There will be three homework assignments. The main goal of these assignments is to ensure that everyone in the class knows (a) how to use a database management system (DBMS), (b) gets a sense of how to build a DBMS, (c) understand the theory that forms the foundation of data management.

Part of the class will be a programming project, which will be designed as a mini research project. You can find the instructions for the project on the class website at the project page. At the end of the project, you are expected to hand-in a conference-style paper and make a presentation in class.

General advice

Read the papers before coming to lecture and start your project early. Plan to work on the project, readings, and assignments in parallel! There is not enough time between deadlines to work on them in sequence. We expect you to spend a significant amount of time each week working on this class.

Assumed Background

We assume that you have taken an undergraduate database class and that you vaguely remember it. If you did not take a database class before, for each topic that we cover, you should read the related undergraduate material in the textbook. You can also expect that the workload in the class will be higher for you. But this should not discourage you from taking the class. In the past, students without prior database knowledge have successfully taken the class.

Textbooks and lecture notes

We will post copies of the slides used in the lecture on the class web site.

The following book is recommended for the class. Please make sure to get the third edition of this book.

Evaluation

The evaluation includes three assignments, a project, paper reviews, and class participation.

  • Paper reviews 15%. To be handed-in before each lecture. You may skip one review without any penalty. This is an individual assignment. Each student should submit an original review.

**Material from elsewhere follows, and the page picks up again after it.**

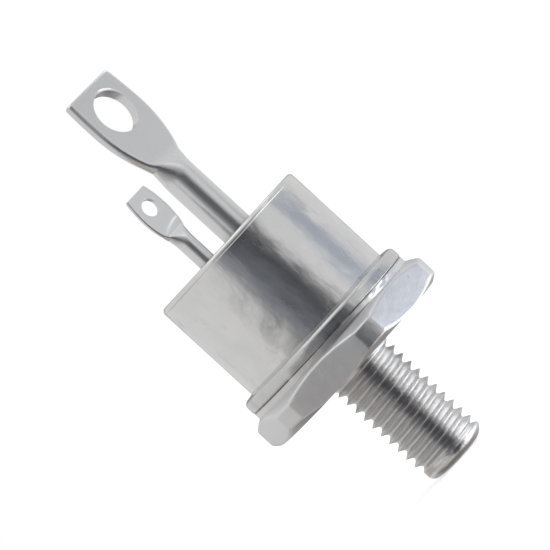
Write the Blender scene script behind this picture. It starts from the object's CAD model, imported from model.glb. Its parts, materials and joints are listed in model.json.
"""Stud-mounted thyristor: threaded base, welded can and pressed lugs, in satin plated metal."""

import json
import math
from collections import namedtuple

import bmesh
import bpy
from mathutils import Matrix, Vector, noise


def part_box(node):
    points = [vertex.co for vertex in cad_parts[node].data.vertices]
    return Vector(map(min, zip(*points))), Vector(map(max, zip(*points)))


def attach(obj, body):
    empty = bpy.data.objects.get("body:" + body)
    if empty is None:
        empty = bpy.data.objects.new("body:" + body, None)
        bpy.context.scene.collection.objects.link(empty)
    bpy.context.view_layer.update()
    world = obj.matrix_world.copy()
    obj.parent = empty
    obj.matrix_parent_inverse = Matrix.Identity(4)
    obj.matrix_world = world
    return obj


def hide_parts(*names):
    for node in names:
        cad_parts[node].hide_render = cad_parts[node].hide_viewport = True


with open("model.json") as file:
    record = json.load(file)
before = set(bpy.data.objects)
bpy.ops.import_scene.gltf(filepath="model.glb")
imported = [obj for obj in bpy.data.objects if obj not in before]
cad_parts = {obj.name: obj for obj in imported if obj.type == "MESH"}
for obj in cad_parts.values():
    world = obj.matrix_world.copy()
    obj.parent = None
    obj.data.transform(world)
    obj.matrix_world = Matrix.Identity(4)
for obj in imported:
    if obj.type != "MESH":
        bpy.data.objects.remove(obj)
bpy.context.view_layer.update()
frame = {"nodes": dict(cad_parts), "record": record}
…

  • Assignments 45%. There will be three assignments. The first one should be easy. This is an individual assignment. The second is more challenging as it requires implementing parts of a simple DBMS. See below for late days policy. To be completed in groups of up to two students. The third assignment is theoretical: you will be asked to solve some theory problems, related to query languages, views, etc. This is an individual assignment.

  • Project: 30%. The project report will be worth 30% and the presentation will be worth 15%. To be completed in groups of up to three students.

  • Class participation: 10%

Late policy: Since this is a graduate class, we are more lenient about late days. We will accept valid excuses (conferences, paper deadlines, etc.) and will work with you to figure out the earliest day that you can hand in your work. Note, however, that the schedule for the entire course is very tight. Once you fall behind, it will be very hard to catch-up. Also, we will not grade anything handed in after the deadline for the project reports.

Collaboration policy: You are encouraged to discuss the content of this course with anyone you like. Assignments are to be completed in groups of up to two students. Within the group of two, divide the work any way you see fit - of course some modes of collaboration lead to better learning than others. Please do NOT discuss your answers with other groups, although feel free to point each other to any relevant documentation. The project is to be done in a group of up to three students. Groups can talk to each other about their projects as much as they want. Of course, if two teams pick the same project, we expect each team to produce original work different from that of other teams. Paper reviews should be done individually without talking to others. Feel free to look-up any information on the web that you may find useful in completing the assignments, projects, or paper reviews.

Topics and Schedule

Please see the class schedule posted on the class website.

Attendance

I hope you will attend every lecture. If you miss a lecture, talk to a friend who was present, and be sure to check the class website for messages.

Tools

The course website and mailing list will be used extensively to provide you with course information, such as the class schedule, lecture notes, homework assignments, class messages, and other things.

Computing Resources

Information about labs, computing resources, and various other useful pointers are posted on the class website.